Un ricordo dello storico commissioner NBA, scomparso il 1 gennaio appena trascorso a 77 anni in seguito a un malore.
David Stern, avvocato ebreo dall’intelligenza rivoltante e lungimirante. Argenteo, insondabile, immobile, con gli occhi fissi ai vetri lucidi del suo ufficio su un grattacielo della Fifth Avenue di New York alla cui base scorre, brulica, il mondo in mezzo agli sbuffi biancastri del vapore che esce dai tombini delle strade di Manhattan; David Stern ha la soluzione, la risposta all’inutile gioco al rimpiattino della palla a spicchi americana nel cui logo, in quel momento, Jerry West sembra più nascondersi che partire in palleggio. Ma nel 1984 quando Stern si siede sulla poltrona di Commissioner occorre inserire il gioco in precisi assi Cartesiani individuandone l’esatta entità. E ci riesce.

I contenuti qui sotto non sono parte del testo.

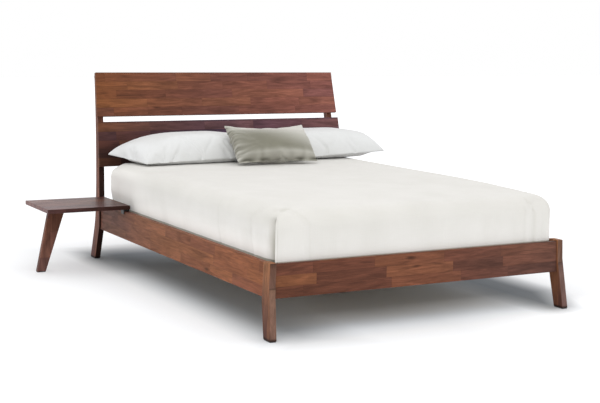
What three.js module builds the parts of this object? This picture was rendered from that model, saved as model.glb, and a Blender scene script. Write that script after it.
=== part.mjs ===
// A queen-size platform bed with a raked headboard on curved posts, splayed legs, two hanging
// nightstands, a slat deck and its bedding.
//
// Millimetres, +Z up, +X to the right seen from the foot of the bed, +Y towards the head.
// While the bed is built, x = 0 is its centre line, y = 0 the front of the front legs and z = 0
// the floor. The finished group is then moved so that its origin is at the middle of its footprint.
//
// The two side frames (front leg, side rail, rear post) lean outwards towards the floor, and
// everything in them is cut level, so their pieces are upright boards that are sheared sideways.

import * as THREE from "three";

// ---------------------------------------------------------------------------------------------
// Driving dimensions
// ---------------------------------------------------------------------------------------------

const GAP = 0.3; // clearance between pieces that touch
const EDGE = 1.5; // eased edge on every board
const FINE_EDGE = 0.5; // and on the small parts: glides, brackets and plates
const SPACER_EDGE = 1;
const SLAT_EDGE = 2;
const CURVE_STEPS = 12; // straight steps along a curved edge

// Side frames
const LEG_TOP_Z = 338;
const FRAME_HALF_WIDTH = 806.5; // centre line to a side frame's outer face, at the leg's top
const LEAN = Math.tan(THREE.MathUtils.degToRad(2.77)); // sideways run per mm of drop
const LEG_THICK = 32;
const GLIDE_THICK = 4.5;
const GLIDE_INSET = 2; // a glide is this much smaller than its foot all round
const FOOT_Z = GLIDE_THICK + GAP; // where the wood of each leg starts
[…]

Pragmatico, duro, convinto non solo dell’espansione del movimento ma di riuscire a fregare quei furboni del Football e del Baseball se ogni colpo di marketing andrà a buon fine, se tutto andrà come vuole lui.Fottuto genio di uno Stern, che mi infilasti in salotto i Seattle Supersonics del “Reign Man” Shawn Kemp, i Denver Nuggets dell’ineffabile Alex English, la Houston del “non abbiamo un problema” di Hakeem Olajuwon, la Portland dei sold out di Drexler che per poco non farà dimenticare la “blazermania” dei 10000, la Detroit del “profeta” Isiah, o quella preghiera sussurrata del “Stocktone to Malone” che rischiò di far ubriacare anche quei mormoni dello Utah.

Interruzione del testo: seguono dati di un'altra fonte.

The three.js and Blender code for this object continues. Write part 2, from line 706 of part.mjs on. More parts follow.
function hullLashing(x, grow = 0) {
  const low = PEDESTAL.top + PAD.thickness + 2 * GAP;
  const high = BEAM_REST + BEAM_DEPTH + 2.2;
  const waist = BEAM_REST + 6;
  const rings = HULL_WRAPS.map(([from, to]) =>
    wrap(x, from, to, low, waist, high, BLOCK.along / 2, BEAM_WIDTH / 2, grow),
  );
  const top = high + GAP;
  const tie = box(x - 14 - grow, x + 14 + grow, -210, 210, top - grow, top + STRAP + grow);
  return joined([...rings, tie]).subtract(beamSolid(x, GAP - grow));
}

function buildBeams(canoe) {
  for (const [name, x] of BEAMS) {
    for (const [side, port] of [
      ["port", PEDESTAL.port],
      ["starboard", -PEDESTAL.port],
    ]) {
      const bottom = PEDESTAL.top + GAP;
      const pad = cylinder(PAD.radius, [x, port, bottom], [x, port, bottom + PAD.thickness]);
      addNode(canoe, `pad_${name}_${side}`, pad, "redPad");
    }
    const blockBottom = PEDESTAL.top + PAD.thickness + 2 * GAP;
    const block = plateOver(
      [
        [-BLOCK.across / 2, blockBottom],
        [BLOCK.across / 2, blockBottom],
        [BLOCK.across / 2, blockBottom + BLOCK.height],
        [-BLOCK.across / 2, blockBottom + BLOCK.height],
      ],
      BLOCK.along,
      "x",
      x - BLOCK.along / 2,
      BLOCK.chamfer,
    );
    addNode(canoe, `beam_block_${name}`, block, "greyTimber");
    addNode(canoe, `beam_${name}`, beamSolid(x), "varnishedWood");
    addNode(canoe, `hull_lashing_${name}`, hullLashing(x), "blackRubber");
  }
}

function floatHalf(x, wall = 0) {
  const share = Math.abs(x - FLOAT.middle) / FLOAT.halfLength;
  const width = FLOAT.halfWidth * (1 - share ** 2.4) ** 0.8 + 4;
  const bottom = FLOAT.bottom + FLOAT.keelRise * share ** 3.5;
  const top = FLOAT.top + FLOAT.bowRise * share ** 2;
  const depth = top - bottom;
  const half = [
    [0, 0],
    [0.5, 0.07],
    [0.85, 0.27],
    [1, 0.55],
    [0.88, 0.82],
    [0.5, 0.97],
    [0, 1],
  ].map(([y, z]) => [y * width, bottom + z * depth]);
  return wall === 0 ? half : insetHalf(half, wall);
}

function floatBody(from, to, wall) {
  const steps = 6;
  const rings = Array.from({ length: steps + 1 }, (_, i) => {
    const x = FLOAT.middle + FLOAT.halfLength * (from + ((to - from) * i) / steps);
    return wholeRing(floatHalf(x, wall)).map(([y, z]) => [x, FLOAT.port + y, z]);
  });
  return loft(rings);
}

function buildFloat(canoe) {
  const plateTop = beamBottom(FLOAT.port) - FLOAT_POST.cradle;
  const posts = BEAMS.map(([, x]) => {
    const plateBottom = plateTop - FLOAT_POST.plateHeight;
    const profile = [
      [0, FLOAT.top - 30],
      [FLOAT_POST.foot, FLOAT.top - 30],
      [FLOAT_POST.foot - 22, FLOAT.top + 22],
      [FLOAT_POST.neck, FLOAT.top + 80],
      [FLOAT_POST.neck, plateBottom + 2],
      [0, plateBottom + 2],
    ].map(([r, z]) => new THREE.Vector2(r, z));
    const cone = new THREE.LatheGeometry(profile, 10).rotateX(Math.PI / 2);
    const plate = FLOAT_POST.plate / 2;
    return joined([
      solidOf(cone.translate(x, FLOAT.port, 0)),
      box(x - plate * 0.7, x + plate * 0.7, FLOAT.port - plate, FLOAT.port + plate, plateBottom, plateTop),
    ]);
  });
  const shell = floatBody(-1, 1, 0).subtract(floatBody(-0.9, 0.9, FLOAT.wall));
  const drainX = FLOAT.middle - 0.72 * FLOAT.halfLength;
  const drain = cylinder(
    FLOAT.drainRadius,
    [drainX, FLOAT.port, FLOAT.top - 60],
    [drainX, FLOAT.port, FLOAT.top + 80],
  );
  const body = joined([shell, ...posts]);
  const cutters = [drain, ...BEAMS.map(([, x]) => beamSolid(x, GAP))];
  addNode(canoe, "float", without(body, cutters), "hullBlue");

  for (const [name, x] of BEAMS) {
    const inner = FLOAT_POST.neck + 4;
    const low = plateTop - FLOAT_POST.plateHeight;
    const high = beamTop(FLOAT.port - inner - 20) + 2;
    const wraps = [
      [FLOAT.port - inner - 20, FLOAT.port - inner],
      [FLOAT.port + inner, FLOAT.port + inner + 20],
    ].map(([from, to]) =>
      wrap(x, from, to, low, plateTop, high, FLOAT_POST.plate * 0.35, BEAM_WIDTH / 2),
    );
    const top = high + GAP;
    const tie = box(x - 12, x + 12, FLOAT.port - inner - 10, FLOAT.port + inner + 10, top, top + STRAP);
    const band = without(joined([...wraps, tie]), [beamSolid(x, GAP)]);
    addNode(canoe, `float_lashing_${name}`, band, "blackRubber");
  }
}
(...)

Ma la provvidenza farà ancora di più perché la voce inconfondibile e travolgente di Dan Peterson (sì anche per me numero 1…) sprizzava una carica inarrestabile, contagiosa nel suo accento da copione, e allora sotto il sole della California i Lakers di Magic e Kareem, stipati vecchio Forum di LA, faranno canestro tirando pure da Santa Barbara da San Isidro, da San Jose e da Santa Clara, mentre nella schiumosa Boston fra merletti e zucche Larry Bird e soci sul parquet incrociato del Garden schiantano l’est e annettono tifosi.

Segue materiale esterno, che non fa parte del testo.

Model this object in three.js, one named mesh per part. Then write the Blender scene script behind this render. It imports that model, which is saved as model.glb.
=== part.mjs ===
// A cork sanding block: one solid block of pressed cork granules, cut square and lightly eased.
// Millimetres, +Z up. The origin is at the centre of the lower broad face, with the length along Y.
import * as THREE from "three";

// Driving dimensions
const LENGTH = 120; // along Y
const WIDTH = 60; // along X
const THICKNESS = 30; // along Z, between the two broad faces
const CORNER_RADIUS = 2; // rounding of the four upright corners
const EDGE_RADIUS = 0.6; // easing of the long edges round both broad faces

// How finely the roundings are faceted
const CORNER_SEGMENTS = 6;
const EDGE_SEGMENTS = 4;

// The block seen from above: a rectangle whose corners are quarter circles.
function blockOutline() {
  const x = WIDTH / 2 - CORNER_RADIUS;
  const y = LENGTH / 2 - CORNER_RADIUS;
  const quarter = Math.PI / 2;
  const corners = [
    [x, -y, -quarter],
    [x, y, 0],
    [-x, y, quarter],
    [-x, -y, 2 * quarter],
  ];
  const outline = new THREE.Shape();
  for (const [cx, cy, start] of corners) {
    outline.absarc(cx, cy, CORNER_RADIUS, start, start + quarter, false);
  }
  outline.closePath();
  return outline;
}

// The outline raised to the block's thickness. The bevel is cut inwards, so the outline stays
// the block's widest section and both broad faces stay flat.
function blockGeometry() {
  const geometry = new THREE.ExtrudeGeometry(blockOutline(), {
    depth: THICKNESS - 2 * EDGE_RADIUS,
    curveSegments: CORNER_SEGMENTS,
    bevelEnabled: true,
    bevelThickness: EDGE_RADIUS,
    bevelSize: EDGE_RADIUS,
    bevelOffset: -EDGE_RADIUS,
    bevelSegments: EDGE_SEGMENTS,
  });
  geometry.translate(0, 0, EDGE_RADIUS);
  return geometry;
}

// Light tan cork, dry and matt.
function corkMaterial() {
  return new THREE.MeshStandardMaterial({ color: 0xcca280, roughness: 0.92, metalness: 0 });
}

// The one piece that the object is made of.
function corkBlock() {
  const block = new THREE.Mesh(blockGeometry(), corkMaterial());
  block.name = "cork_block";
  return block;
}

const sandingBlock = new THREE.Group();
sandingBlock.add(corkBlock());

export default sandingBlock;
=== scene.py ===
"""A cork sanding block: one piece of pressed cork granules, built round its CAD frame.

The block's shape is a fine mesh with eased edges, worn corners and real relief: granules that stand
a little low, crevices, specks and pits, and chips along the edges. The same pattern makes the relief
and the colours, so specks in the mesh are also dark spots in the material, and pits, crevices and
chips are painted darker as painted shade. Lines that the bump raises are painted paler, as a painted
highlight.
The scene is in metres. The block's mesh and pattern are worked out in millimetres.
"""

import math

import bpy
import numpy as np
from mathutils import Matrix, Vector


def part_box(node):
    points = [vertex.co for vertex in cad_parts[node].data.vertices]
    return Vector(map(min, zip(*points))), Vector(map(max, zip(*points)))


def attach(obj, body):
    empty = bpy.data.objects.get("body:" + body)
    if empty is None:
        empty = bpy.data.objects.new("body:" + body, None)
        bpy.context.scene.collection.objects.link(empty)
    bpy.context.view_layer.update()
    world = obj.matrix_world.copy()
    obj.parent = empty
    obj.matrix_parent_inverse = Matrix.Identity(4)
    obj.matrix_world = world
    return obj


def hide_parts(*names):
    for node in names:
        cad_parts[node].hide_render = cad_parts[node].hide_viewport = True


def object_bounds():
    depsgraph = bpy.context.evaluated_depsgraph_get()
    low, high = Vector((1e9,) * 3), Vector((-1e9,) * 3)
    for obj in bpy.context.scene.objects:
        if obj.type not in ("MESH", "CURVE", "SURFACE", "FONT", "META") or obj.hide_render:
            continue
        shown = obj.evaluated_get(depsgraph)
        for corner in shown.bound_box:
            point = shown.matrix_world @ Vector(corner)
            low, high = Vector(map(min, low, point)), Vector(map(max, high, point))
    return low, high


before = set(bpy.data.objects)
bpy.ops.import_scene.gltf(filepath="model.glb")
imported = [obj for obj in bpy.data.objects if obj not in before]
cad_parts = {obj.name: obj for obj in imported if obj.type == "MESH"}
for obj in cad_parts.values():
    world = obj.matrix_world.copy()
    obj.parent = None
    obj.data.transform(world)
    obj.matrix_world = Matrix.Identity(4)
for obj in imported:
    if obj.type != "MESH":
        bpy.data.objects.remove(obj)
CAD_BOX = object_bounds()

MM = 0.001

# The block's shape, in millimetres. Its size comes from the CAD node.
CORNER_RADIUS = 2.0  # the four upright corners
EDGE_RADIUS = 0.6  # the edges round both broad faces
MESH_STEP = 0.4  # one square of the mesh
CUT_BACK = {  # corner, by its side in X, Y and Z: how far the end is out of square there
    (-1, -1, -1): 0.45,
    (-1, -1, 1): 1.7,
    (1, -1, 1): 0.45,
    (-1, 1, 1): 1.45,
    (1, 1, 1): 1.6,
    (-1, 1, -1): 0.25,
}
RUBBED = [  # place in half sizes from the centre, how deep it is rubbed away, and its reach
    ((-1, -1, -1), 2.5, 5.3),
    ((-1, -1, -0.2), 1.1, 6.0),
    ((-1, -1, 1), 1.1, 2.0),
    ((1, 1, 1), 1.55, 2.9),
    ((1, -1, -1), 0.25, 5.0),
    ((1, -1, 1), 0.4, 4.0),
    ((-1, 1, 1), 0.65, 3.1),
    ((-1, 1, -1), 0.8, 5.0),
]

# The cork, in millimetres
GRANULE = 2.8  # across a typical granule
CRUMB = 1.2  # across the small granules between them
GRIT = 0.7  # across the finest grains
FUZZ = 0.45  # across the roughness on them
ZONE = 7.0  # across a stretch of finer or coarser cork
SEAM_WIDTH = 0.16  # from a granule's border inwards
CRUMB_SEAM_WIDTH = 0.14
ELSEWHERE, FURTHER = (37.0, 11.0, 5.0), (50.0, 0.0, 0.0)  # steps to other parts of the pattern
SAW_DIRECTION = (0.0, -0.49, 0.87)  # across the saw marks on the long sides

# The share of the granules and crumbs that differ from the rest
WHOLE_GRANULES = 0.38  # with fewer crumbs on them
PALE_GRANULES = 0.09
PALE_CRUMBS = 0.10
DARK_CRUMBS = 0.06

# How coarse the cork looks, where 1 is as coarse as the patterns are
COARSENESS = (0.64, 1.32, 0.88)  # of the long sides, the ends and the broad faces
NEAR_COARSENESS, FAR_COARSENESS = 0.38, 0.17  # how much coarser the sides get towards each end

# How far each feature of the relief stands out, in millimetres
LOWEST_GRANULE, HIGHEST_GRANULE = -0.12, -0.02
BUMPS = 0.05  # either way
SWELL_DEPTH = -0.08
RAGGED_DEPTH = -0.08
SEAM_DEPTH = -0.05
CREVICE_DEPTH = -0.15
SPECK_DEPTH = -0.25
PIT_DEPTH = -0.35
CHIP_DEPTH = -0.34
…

Esplode la NBA, esplode il culto, palla e immagini rimbalzano dovunque, tutti corrono a comprarsi una canotta per andare al campetto e sfidarsi, gialloviola contro biancoverdi, ed io che disperdo uno dei miei primi stupendi per andare a New York ma mica per fare due passi a Central Park, no, no, per andare nella culla del Madison dove sotto le plance vigeva la legge di Pat Ewing. Poi chiaro, lui, in rosso con il Toro sul petto, Re Michael Jordan ed è un monoteismo che neanche la possenza di “Shaq” o il miglior Robinson di San Antonio incrinano, almeno fino agli esiti del “Mamba” Kobe Bryant o degli ultimi grandi signori dell’anello in stile “Marvel” Lebron James e Steve Curry.
Tutto questo ha visto Stern, e tutto questo ha portato a un successo straordinario, oltre a nuovi rigidi doveri, nel tentativo di domare eccessi afrocaraibici e proliferazione di droga. 40 anni di Stern dove un po’ per volta lui ha costruito una grandiosa operazione che ha permesso al basket statunitense di riemergere dalle ceneri di un certo abbandono. Adesso ha dovuto passare la palla. Ciao David, sit tibi terra levis.